Chaos ensued in Wildwood late Sept. 25 as part of an unsanctioned car rally.

By Herald Staff

COURT HOUSE – Gerald White and Eryk Wnek, the two drivers charged in the worst accidents in Wildwood Sept. 24, had their first appearance in court Oct. 3, NJ Advance Media reported.
White’s charges were upgraded Sept. 28 when county prosecutor Jeffrey Sutherland announced he would face first-degree charges of manslaughter. The news came as the Wildwoods mourned the death of two from the accident.
According to the prosecutor who spoke Oct. 3, White was first approached by a Wildwood police officer shortly before 9:30 p.m., NJ Advance Media reported.
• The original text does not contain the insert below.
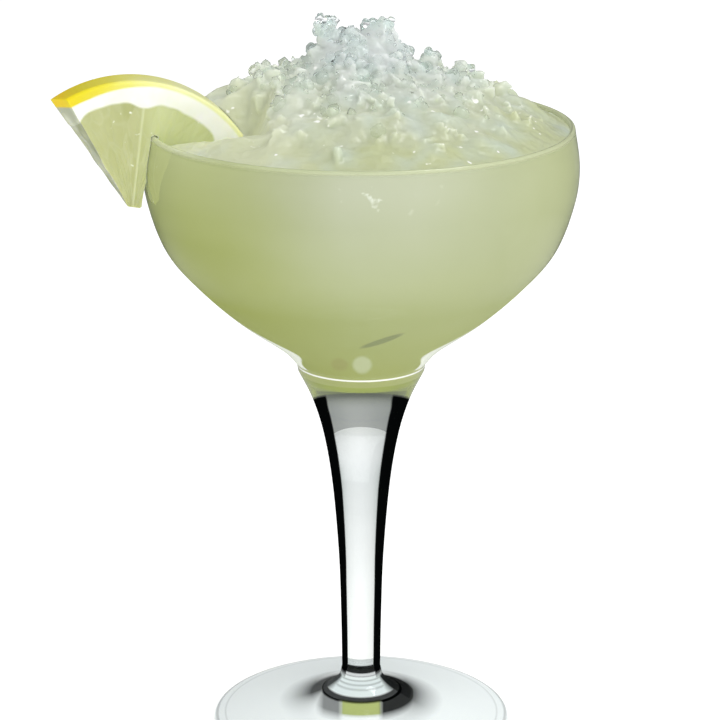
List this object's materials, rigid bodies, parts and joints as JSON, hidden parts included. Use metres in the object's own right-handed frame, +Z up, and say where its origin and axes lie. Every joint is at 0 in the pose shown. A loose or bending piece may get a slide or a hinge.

White had a mask covering his entire face and was not wearing a seatbelt. He allegedly backed into a pickup truck and drove off after making eye contact with the officer.
The prosecutor said that soon after, he hit the Civic and then two pedestrians. It’s said that he immediately jumped out and ran, tossing his mask aside. 
The public defender assigned to White argued that he should be released to help continue caring for his mother in Delaware, where he has lived for the past seven years, reported.
In the end, the totality of evidence introduced was enough for Judge Christopher Gibson to order White held pending trial.
Wnek, who allegedly collided with a golf cart on Rio Grande, also faced the court Oct. 3.
Some members of the public have wondered online and in Spout Off as to why the driver of the second car involved at the time of Wnek’s crash was not also arrested.
Answering these questions, the prosecutor argued that Wnek would not have collided with the second vehicle or hit the golf cart had he not been doing a burnout at the time.
The prosecutor said the driver of the golf cart suffered a brain bleed, broken vertebrae, collarbone, ribs and kneecap, according to NJ Advance Media.
The driver of the black car fled the scene of the crash.
Wnek, defended by attorney Louis Barbone, argued the prosecutor’s reasoning was pure speculation. Barbone argued that his client was not at fault, but instead, it was the unknown driver of the black car who was at fault, NJ Advance Media reported.
The judge ultimately agreed, allowing Wnek to be released and declining to revoke his license before his Nov. 2 pre-trial hearing.
Any charges are accusations, and the defendant is presumed innocent unless proven guilty.